First is the question of coverage. To whom should the code apply? The draft you have received includes both credit providers and credit reporting agencies. This tends to follow overseas practice. But some would say the code should only apply to credit reporting agencies and not to credit providers.

Who should have access to credit reports? Clearly credit providers, but what of:

  • employers?
  • landlords?
  • news media?


The current draft allows landlords to have access but excludes media and employers.

Another issue is, what sort of information should be gathered? How far should we extend into positive reporting? The draft sets out the various categories of information which can be collected without infringement. Are these categories adequate?

There is also the issue of re-sorting or combining personal information sourced from public registers. The draft follows one of the industry proposals with respect to a number of listed registers. What comments has the industry on this aspect?

There are other aspects on which I am sure you will wish to comment, for example:

  • the proposed complaints procedure;
  • the proposal in the draft for access to information and the charging provisions; and
  • the various retention periods.


As I have already said, I am most interested to learn your views and these will be taken into account in finalising the formal draft. Of course there will be another opportunity for comment when that draft is issued under section 48 of the Act.
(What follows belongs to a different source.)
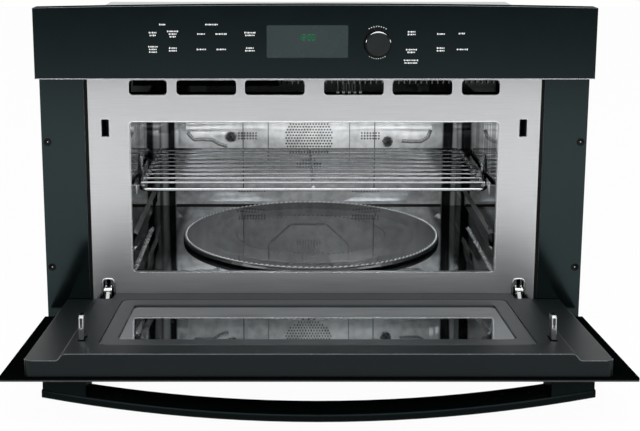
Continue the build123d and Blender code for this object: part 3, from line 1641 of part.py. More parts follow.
with BuildPart() as control_board:
    with BuildSketch(facing_front(board_y)):
        with Locations((board_x, board_z)):
            Rectangle(board_width, board_height)
        with Locations((dial_x, dial_z)):
            Circle(stem_hole, mode=Mode.SUBTRACT)
    extrude(amount=-board_sheet)
    with BuildSketch(facing_front(board_y)):
        with Locations((display_x, display_z)):
            Rectangle(display_width - 4 * housing_wall, display_height - 4 * housing_wall)
    extrude(amount=display_block)
control_board.part.label = "control_board"
export_step(control_board.part, "parts/control_board.step")

# Dial encoder: a small box on the board, bored for the stem
encoder_size = 14.0
encoder_depth = 7.0
dial_press = 1.5
stem_end = board_y - seat_gap - dial_press

with BuildPart() as dial_encoder:
    with BuildSketch(facing_front(board_y)):
        with Locations((dial_x, dial_z)):
            Rectangle(encoder_size, encoder_size)
            Circle(stem_radius + shaft_gap, mode=Mode.SUBTRACT)
    extrude(amount=encoder_depth)
dial_encoder.part.label = "dial_encoder"
export_step(dial_encoder.part, "parts/dial_encoder.step")

# Dial stem: the spindle that is pushed and that the dial turns on
dial_gap = 2.2
dial_height = 15.0
dial_radius = 17.6
dial_skin = 3.0
dial_back = panel_front - dial_gap
dial_front = dial_back - dial_height
stem_front = dial_front + dial_skin

with BuildPart() as dial_stem:
    with BuildSketch(facing_front(stem_end)):
        with Locations((dial_x, dial_z)):
            Circle(stem_radius)
    extrude(amount=stem_end - stem_front - seat_gap)
dial_stem.part.label = "dial_stem"
export_step(dial_stem.part, "parts/dial_stem.step")

# Dial: a turning knob with a fluted grip
flute_count = 24
flute_radius = 1.0
hub_wall = 3.0

with BuildPart() as dial:
    with BuildSketch(facing_front(dial_back)):
        with Locations((dial_x, dial_z)):
            Circle(dial_radius)
    extrude(amount=dial_height)
    fillet(dial.edges().sort_by(Axis.Y)[0], dial_skin / 2)
    with BuildSketch(facing_front(dial_back)):
        with Locations((dial_x, dial_z)):
            Circle(dial_radius - dial_skin)
            Circle(stem_radius + hub_wall, mode=Mode.SUBTRACT)
    extrude(amount=dial_height - dial_skin, mode=Mode.SUBTRACT)
    with BuildSketch(facing_front(dial_back)):
        with Locations((dial_x, dial_z)):
            Circle(stem_radius + shaft_gap)
    extrude(amount=dial_height - dial_skin, mode=Mode.SUBTRACT)
    with BuildSketch(facing_front(dial_back)):
        with Locations((dial_x, dial_z)):
            with PolarLocations(dial_radius, flute_count):
                Circle(flute_radius)
    extrude(amount=dial_height - dial_skin, mode=Mode.SUBTRACT)
dial.part.label = "dial"
export_step(dial.part, "parts/dial.step")
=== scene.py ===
import bmesh
import bpy
import numpy as np
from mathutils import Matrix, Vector


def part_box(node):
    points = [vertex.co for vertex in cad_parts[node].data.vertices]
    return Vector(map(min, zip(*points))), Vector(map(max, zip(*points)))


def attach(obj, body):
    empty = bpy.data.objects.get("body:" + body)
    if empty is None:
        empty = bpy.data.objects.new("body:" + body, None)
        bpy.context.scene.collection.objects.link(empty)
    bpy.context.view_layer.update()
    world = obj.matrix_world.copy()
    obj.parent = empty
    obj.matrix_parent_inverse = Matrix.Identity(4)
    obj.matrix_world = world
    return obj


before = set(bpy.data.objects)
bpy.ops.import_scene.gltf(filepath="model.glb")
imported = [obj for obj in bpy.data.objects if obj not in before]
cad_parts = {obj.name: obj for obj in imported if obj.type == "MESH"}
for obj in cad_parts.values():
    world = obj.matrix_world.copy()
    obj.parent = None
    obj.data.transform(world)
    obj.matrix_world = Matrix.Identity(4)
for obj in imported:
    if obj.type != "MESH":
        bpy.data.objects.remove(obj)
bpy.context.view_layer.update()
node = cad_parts

# Studio: a pale floor, a white surround and three large soft lamps at a plain level.
# The surround is dark straight ahead of the oven, where the photographer stood, so that the
# polished oven walls show dark between bright streaks. The camera looks down a little from above.
scene = bpy.context.scene
scene.view_settings.view_transform = "Standard"

picture_width, focal_pixels = 640, 1223
shift_right_pixels, shift_up_pixels = 32.5, -72.0
sensor_width = 36.0
camera_place = (-0.0369, -1.667, 0.616)
camera_drop = np.radians(11.0)
camera_data = bpy.data.cameras.new("camera")
camera_data.sensor_fit = "HORIZONTAL"
camera_data.sensor_width = sensor_width
camera_data.lens = sensor_width * focal_pixels / picture_width
camera_data.shift_x = shift_right_pixels / picture_width
camera_data.shift_y = shift_up_pixels / picture_width
camera_data.clip_end = 50.0
camera = bpy.data.objects.new("camera", camera_data)
camera.location = camera_place
camera.rotation_euler = (np.pi / 2 - camera_drop, 0, 0)
scene.collection.objects.link(camera)
scene.camera = camera


def new_material(name):
    """An empty node material and its Principled shader: (material, nodes, link function, shader)."""
    made = bpy.data.materials.new(name)
    made.use_nodes = True
    tree = made.node_tree
    return made, tree.nodes, tree.links.new, tree.nodes["Principled BSDF"]


def arithmetic(parts, link, step, first, second):
    """The result of one Math node on two values, each a number or another node's output."""
    worked = parts.new("ShaderNodeMath")
    worked.operation = step
    for socket, value in zip(worked.inputs, (first, second)):
        if isinstance(value, (int, float)):
            socket.default_value = value
        else:
            link(value, socket)
    return worked.outputs[0]


def spread(parts, link, value, low, high, start=0.3, end=0.7, curve="LINEAR"):
    """Maps a value between start and end onto low to high."""
    ranged = parts.new("ShaderNodeMapRange")
    ranged.interpolation_type = curve
    for socket, number in zip(ranged.inputs[1:5], (start, end, low, high)):
        socket.default_value = number
    link(value, ranged.inputs["Value"])
    return ranged.outputs[0]


surround = bpy.data.worlds.new("surround")
scene.world = surround
surround.use_nodes = True
parts, link = surround.node_tree.nodes, surround.node_tree.links.new
sky = parts["Background"]
ray = parts.new("ShaderNodeLightPath")
direction = parts.new("ShaderNodeTexCoord")
ahead = parts.new("ShaderNodeVectorMath")
ahead.operation = "DOT_PRODUCT"
ahead.inputs[1].default_value = (0, -1, 0)
link(direction.outputs["Generated"], ahead.inputs[0])
cone_edge, cone_core, cone_darkness = 0.86, 0.965, 0.97
dark_ahead = spread(parts, link, ahead.outputs["Value"], 0.0, cone_darkness, cone_edge, cone_core,
                    "SMOOTHSTEP")
seen = arithmetic(parts, link, "MAXIMUM", ray.outputs["Is Camera Ray"], ray.outputs["Is Transmission Ray"])
seen = arithmetic(parts, link, "MAXIMUM", seen, ray.outputs["Is Glossy Ray"])
fill_level = 0.45
level = spread(parts, link, seen, fill_level, 1.0, 0.0, 1.0)
shade = arithmetic(parts, link, "MULTIPLY", dark_ahead, ray.outputs["Is Glossy Ray"])
left_over = arithmetic(parts, link, "SUBTRACT", 1.0, shade)
link(arithmetic(parts, link, "MULTIPLY", level, left_over), sky.inputs["Strength"])
sky.inputs["Color"].default_value = (1, 1, 1, 1)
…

Under the provisions of that section, I have to give public notice of my intention to issue the code. Submissions on the proposed code may be made in writing within a period specified in that notice. However, I think it is to all our advantage if you could make preliminary comments and these could be assessed before the formal section 48 stage is reached. So I look forward to receiving those comments as soon as possible.

I am sure that with your co-operation and understanding the code which will eventually be adopted will be one which fairly and openly balances:

  • individual privacy and individual control of personal information, and
  • the credit services and industry's need to obtain and record accurate personal information to provide an effective and efficient credit regime.


For my part, I am required to have regard to the information privacy principles, any developing international guidelines and New Zealand international obligations as well as the protection of important human rights and social interests that compete with privacy - including the general desirability of a free flow of information and the recognition of the right of government and business to achieve their objectives in an efficient way(1) . I hope that these joint endeavours will enable the right balance to be struck.